Problem details => Output every line below exactly.

Data shown =>
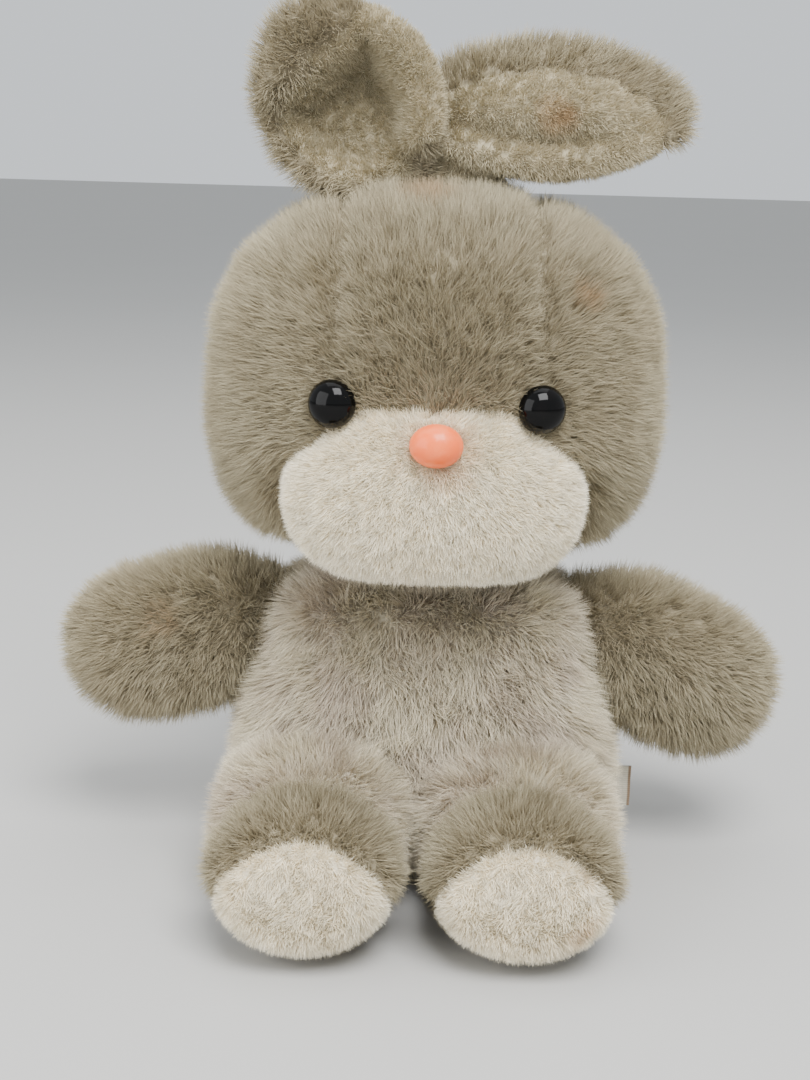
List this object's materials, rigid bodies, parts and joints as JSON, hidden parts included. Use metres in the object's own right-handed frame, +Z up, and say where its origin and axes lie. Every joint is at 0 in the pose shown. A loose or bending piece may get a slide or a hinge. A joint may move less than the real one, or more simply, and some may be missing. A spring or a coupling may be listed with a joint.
{
  "type": "plush rabbit",
  "caption": "Seated plush rabbit with a broad head, cupped ears, soft arms and legs that turn in their seams, and safety eyes and nose.",
  "frame": {"origin": "middle of the flat seat, on the surface that the rabbit sits on", "axes": "+Z up, the face looks along -Y, the rabbit's own left side is +X"},
  "size_m": [0.2361, 0.1843, 0.273],
  "materials": {
    "tan_plush": "matte",
    "grey_plush": "matte",
    "cream_plush": "matte",
    "fibre_fill": "matte",
    "satin_label": "satin",
    "black_plastic": "gloss",
    "pink_plastic": "satin",
    "clear_plastic": "satin"
  },
  "bodies": {
    "torso": {"torso_front_panel": "grey_plush", "torso_back_panel": "grey_plush", "seat_base_panel": "grey_plush", "torso_stuffing": "fibre_fill", "tail_cover": "cream_plush", "tail_stuffing": "fibre_fill", "side_label": "satin_label"},
    "neck": {"neck_stuffing": "fibre_fill"},
    "head": {"head_gusset_panel": "tan_plush", "head_left_panel": "tan_plush", "head_right_panel": "tan_plush", "chin_panel": "tan_plush", "muzzle_panel": "cream_plush", "head_stuffing": "fibre_fill", "eye_left": "black_plastic", "eye_right": "black_plastic", "eye_left_washer": "clear_plastic", "eye_right_washer": "clear_plastic", "nose": "pink_plastic", "nose_washer": "clear_plastic"},
    "ear_left": {"ear_left_lining": "cream_plush", "ear_left_back": "tan_plush"},
    "ear_right": {"ear_right_lining": "cream_plush", "ear_right_back": "tan_plush"},
    "arm_left": {"arm_left_front_panel": "tan_plush", "arm_left_back_panel": "tan_plush", "arm_left_stuffing": "fibre_fill"},
    "arm_right": {"arm_right_front_panel": "tan_plush", "arm_right_back_panel": "tan_plush", "arm_right_stuffing": "fibre_fill"},
    "leg_left": {"leg_left_sleeve_panel": "grey_plush", "foot_left_upper_panel": "tan_plush", "foot_left_sole": "cream_plush", "leg_left_stuffing": "fibre_fill"},
    "leg_right": {"leg_right_sleeve_panel": "grey_plush", "foot_right_upper_panel": "tan_plush", "foot_right_sole": "cream_plush", "leg_right_stuffing": "fibre_fill"}
  },
  "joints": [
    {"name": "neck_turn", "type": "hinge", "parent": "torso", "child": "neck", "pos_m": [0, 0, 0.094], "axis": [0, 0, 1], "range_deg": [-25, 25], "stiffness_Nm_per_rad": 1},
    {"name": "neck_nod", "type": "hinge", "parent": "neck", "child": "head", "pos_m": [0, 0, 0.094], "axis": [1, 0, 0], "range_deg": [-10, 10], "stiffness_Nm_per_rad": 1.5},
    {"name": "ear_left_flop", "type": "hinge", "parent": "head", "child": "ear_left", "pos_m": [0.008, 0, 0.2145], "axis": [1, 0, 0], "range_deg": [-12, 12], "stiffness_Nm_per_rad": 0.05},
    {"name": "ear_right_flop", "type": "hinge", "parent": "head", "child": "ear_right", "pos_m": [-0.008, 0, 0.2145], "axis": [1, 0, 0], "range_deg": [-12, 12], "stiffness_Nm_per_rad": 0.05},
    {"name": "arm_left_lift", "type": "hinge", "parent": "torso", "child": "arm_left", "pos_m": [0.052, 0, 0.076], "axis": [0, -1, 0], "range_deg": [0, 20], "stiffness_Nm_per_rad": 0.2},
    {"name": "arm_right_lift", "type": "hinge", "parent": "torso", "child": "arm_right", "pos_m": [-0.052, 0, 0.076], "axis": [0, 1, 0], "range_deg": [-5, 20], "stiffness_Nm_per_rad": 0.2},
    {"name": "leg_left_lift", "type": "hinge", "parent": "torso", "child": "leg_left", "pos_m": [0.031, -0.038, 0.022], "axis": [-1, 0, 0], "range_deg": [0, 25], "stiffness_Nm_per_rad": 0.3},
    {"name": "leg_right_lift", "type": "hinge", "parent": "torso", "child": "leg_right", "pos_m": [-0.031, -0.038, 0.022], "axis": [-1, 0, 0], "range_deg": [0, 25], "stiffness_Nm_per_rad": 0.3}
  ]
}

Reply to the exercise =>
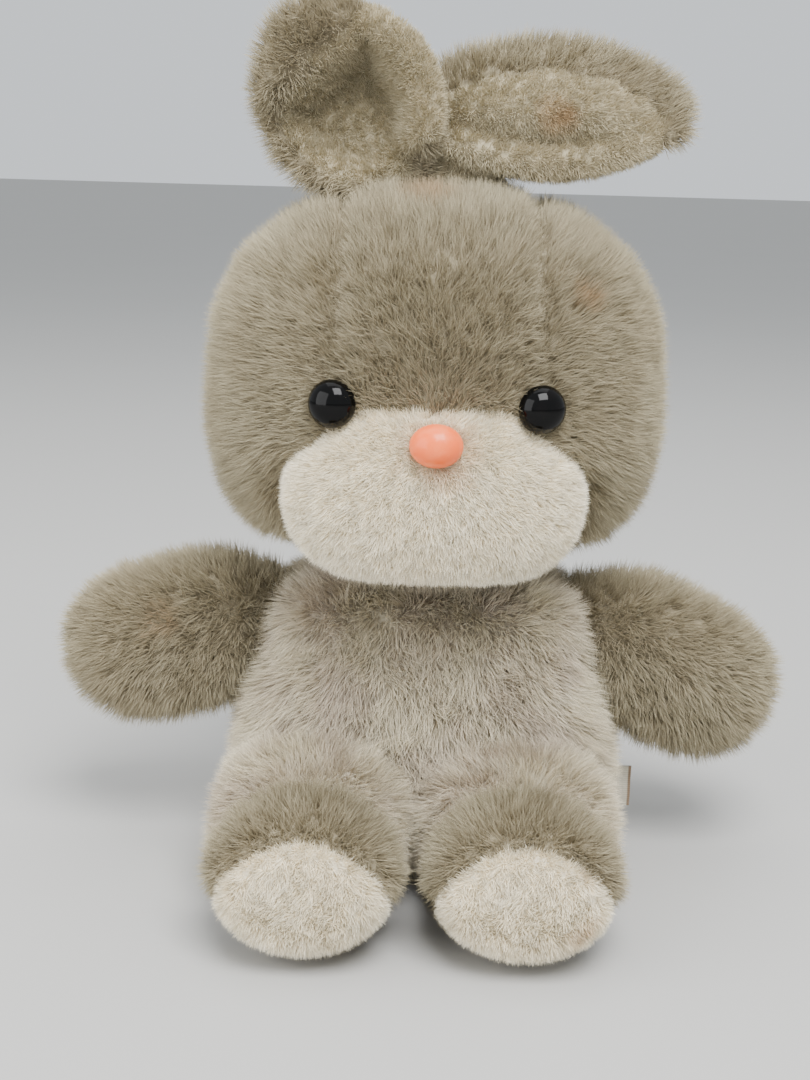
List this object's materials, rigid bodies, parts and joints as JSON, hidden parts included. Use metres in the object's own right-handed frame, +Z up, and say where its origin and axes lie. Every joint is at 0 in the pose shown. A loose or bending piece may get a slide or a hinge. A joint may move less than the real one, or more simply, and some may be missing. A spring or a coupling may be listed with a joint.
{
  "type": "plush rabbit",
  "caption": "Seated plush rabbit with a broad head, cupped ears, soft arms and legs that turn in their seams, and safety eyes and nose.",
  "frame": {"origin": "middle of the flat seat, on the surface that the rabbit sits on", "axes": "+Z up, the face looks along -Y, the rabbit's own left side is +X"},
  "size_m": [0.2361, 0.1843, 0.273],
  "materials": {
    "tan_plush": "matte",
    "grey_plush": "matte",
    "cream_plush": "matte",
    "fibre_fill": "matte",
    "satin_label": "satin",
    "black_plastic": "gloss",
    "pink_plastic": "satin",
    "clear_plastic": "satin"
  },
  "bodies": {
    "torso": {"torso_front_panel": "grey_plush", "torso_back_panel": "grey_plush", "seat_base_panel": "grey_plush", "torso_stuffing": "fibre_fill", "tail_cover": "cream_plush", "tail_stuffing": "fibre_fill", "side_label": "satin_label"},
    "neck": {"neck_stuffing": "fibre_fill"},
    "head": {"head_gusset_panel": "tan_plush", "head_left_panel": "tan_plush", "head_right_panel": "tan_plush", "chin_panel": "tan_plush", "muzzle_panel": "cream_plush", "head_stuffing": "fibre_fill", "eye_left": "black_plastic", "eye_right": "black_plastic", "eye_left_washer": "clear_plastic", "eye_right_washer": "clear_plastic", "nose": "pink_plastic", "nose_washer": "clear_plastic"},
    "ear_left": {"ear_left_lining": "cream_plush", "ear_left_back": "tan_plush"},
    "ear_right": {"ear_right_lining": "cream_plush", "ear_right_back": "tan_plush"},
    "arm_left": {"arm_left_front_panel": "tan_plush", "arm_left_back_panel": "tan_plush", "arm_left_stuffing": "fibre_fill"},
    "arm_right": {"arm_right_front_panel": "tan_plush", "arm_right_back_panel": "tan_plush", "arm_right_stuffing": "fibre_fill"},
    "leg_left": {"leg_left_sleeve_panel": "grey_plush", "foot_left_upper_panel": "tan_plush", "foot_left_sole": "cream_plush", "leg_left_stuffing": "fibre_fill"},
    "leg_right": {"leg_right_sleeve_panel": "grey_plush", "foot_right_upper_panel": "tan_plush", "foot_right_sole": "cream_plush", "leg_right_stuffing": "fibre_fill"}
  },
  "joints": [
    {"name": "neck_turn", "type": "hinge", "parent": "torso", "child": "neck", "pos_m": [0, 0, 0.094], "axis": [0, 0, 1], "range_deg": [-25, 25], "stiffness_Nm_per_rad": 1},
    {"name": "neck_nod", "type": "hinge", "parent": "neck", "child": "head", "pos_m": [0, 0, 0.094], "axis": [1, 0, 0], "range_deg": [-10, 10], "stiffness_Nm_per_rad": 1.5},
    {"name": "ear_left_flop", "type": "hinge", "parent": "head", "child": "ear_left", "pos_m": [0.008, 0, 0.2145], "axis": [1, 0, 0], "range_deg": [-12, 12], "stiffness_Nm_per_rad": 0.05},
    {"name": "ear_right_flop", "type": "hinge", "parent": "head", "child": "ear_right", "pos_m": [-0.008, 0, 0.2145], "axis": [1, 0, 0], "range_deg": [-12, 12], "stiffness_Nm_per_rad": 0.05},
    {"name": "arm_left_lift", "type": "hinge", "parent": "torso", "child": "arm_left", "pos_m": [0.052, 0, 0.076], "axis": [0, -1, 0], "range_deg": [0, 20], "stiffness_Nm_per_rad": 0.2},
    {"name": "arm_right_lift", "type": "hinge", "parent": "torso", "child": "arm_right", "pos_m": [-0.052, 0, 0.076], "axis": [0, 1, 0], "range_deg": [-5, 20], "stiffness_Nm_per_rad": 0.2},
    {"name": "leg_left_lift", "type": "hinge", "parent": "torso", "child": "leg_left", "pos_m": [0.031, -0.038, 0.022], "axis": [-1, 0, 0], "range_deg": [0, 25], "stiffness_Nm_per_rad": 0.3},
    {"name": "leg_right_lift", "type": "hinge", "parent": "torso", "child": "leg_right", "pos_m": [-0.031, -0.038, 0.022], "axis": [-1, 0, 0], "range_deg": [0, 25], "stiffness_Nm_per_rad": 0.3}
  ]
}